## Dataset excerpts
★ ★ ★ ★ ★
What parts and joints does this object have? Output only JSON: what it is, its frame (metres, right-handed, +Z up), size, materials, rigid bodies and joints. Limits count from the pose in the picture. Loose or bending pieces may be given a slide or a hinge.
★ ★ ★ ★ ★
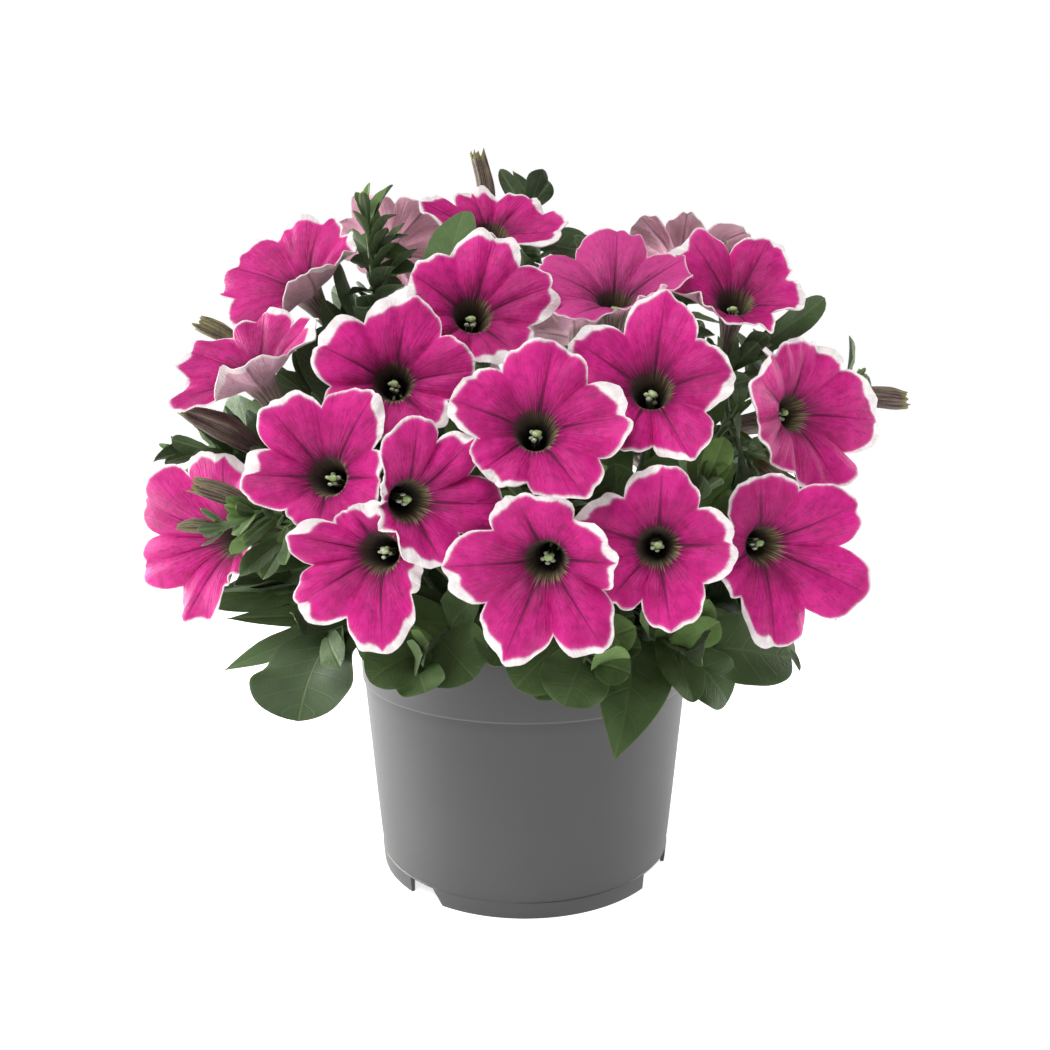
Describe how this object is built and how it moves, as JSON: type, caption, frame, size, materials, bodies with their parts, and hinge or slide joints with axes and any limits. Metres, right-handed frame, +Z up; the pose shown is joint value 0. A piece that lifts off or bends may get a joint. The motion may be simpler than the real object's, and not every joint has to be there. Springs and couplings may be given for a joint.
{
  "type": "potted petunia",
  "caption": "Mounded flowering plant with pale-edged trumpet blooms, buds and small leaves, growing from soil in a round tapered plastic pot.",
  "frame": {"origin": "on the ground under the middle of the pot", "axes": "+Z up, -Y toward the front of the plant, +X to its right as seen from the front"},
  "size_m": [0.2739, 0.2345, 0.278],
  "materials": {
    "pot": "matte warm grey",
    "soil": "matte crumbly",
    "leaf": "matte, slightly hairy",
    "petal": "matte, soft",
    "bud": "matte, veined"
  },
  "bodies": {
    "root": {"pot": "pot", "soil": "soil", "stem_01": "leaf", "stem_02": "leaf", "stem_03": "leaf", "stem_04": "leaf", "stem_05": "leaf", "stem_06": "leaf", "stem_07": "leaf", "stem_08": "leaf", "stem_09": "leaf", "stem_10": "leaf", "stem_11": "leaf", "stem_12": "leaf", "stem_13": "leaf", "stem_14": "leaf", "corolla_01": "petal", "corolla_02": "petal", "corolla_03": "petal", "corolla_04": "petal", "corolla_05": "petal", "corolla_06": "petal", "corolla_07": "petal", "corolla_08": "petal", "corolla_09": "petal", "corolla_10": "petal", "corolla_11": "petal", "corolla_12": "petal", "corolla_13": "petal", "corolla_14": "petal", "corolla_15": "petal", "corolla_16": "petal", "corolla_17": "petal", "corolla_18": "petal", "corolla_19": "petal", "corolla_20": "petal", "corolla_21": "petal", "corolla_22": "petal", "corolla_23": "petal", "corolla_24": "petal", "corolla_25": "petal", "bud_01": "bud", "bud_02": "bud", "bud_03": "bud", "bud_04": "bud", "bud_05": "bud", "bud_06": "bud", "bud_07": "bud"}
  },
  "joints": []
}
★ ★ ★ ★ ★
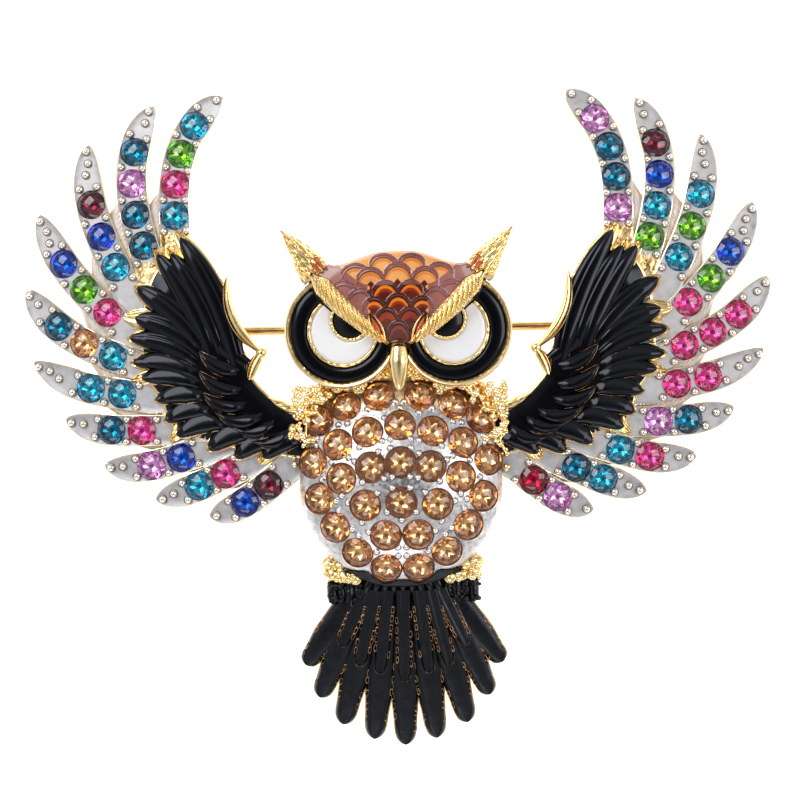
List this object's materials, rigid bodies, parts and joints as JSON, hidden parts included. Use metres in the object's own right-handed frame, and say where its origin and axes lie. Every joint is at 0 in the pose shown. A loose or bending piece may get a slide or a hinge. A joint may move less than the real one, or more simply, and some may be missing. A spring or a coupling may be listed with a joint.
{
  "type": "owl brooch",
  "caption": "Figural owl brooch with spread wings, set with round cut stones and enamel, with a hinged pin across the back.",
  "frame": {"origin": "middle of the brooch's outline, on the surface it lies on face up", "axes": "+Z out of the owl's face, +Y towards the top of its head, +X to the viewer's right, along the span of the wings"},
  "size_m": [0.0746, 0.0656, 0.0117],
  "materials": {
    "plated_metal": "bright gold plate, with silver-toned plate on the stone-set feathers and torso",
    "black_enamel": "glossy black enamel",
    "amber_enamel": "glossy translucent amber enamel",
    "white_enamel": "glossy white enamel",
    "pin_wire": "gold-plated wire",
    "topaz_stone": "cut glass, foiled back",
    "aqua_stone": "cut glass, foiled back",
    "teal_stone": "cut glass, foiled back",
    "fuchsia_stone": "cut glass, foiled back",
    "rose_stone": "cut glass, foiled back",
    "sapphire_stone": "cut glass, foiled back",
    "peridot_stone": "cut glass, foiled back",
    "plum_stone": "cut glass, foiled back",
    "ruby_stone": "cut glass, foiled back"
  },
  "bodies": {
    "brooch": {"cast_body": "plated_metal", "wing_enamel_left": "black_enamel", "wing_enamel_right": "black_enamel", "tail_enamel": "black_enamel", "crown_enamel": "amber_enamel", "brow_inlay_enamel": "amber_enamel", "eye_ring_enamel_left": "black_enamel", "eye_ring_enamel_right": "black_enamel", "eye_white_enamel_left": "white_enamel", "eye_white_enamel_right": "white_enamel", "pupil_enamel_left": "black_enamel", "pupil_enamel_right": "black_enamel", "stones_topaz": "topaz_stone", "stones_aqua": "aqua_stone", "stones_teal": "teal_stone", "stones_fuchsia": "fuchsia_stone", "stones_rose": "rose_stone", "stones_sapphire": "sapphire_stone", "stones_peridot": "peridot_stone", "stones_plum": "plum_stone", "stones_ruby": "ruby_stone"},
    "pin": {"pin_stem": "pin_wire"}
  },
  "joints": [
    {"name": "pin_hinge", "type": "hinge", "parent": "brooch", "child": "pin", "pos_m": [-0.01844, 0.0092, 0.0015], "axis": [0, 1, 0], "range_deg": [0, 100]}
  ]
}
★ ★ ★ ★ ★
## Goal of the exercise
Gather, from the listing above, every line carrying the word "bending".

## Answer to this problem
What parts and joints does this object have? Output only JSON: what it is, its frame (metres, right-handed, +Z up), size, materials, rigid bodies and joints. Limits count from the pose in the picture. Loose or bending pieces may be given a slide or a hinge.
List this object's materials, rigid bodies, parts and joints as JSON, hidden parts included. Use metres in the object's own right-handed frame, and say where its origin and axes lie. Every joint is at 0 in the pose shown. A loose or bending piece may get a slide or a hinge. A joint may move less than the real one, or more simply, and some may be missing. A spring or a coupling may be listed with a joint.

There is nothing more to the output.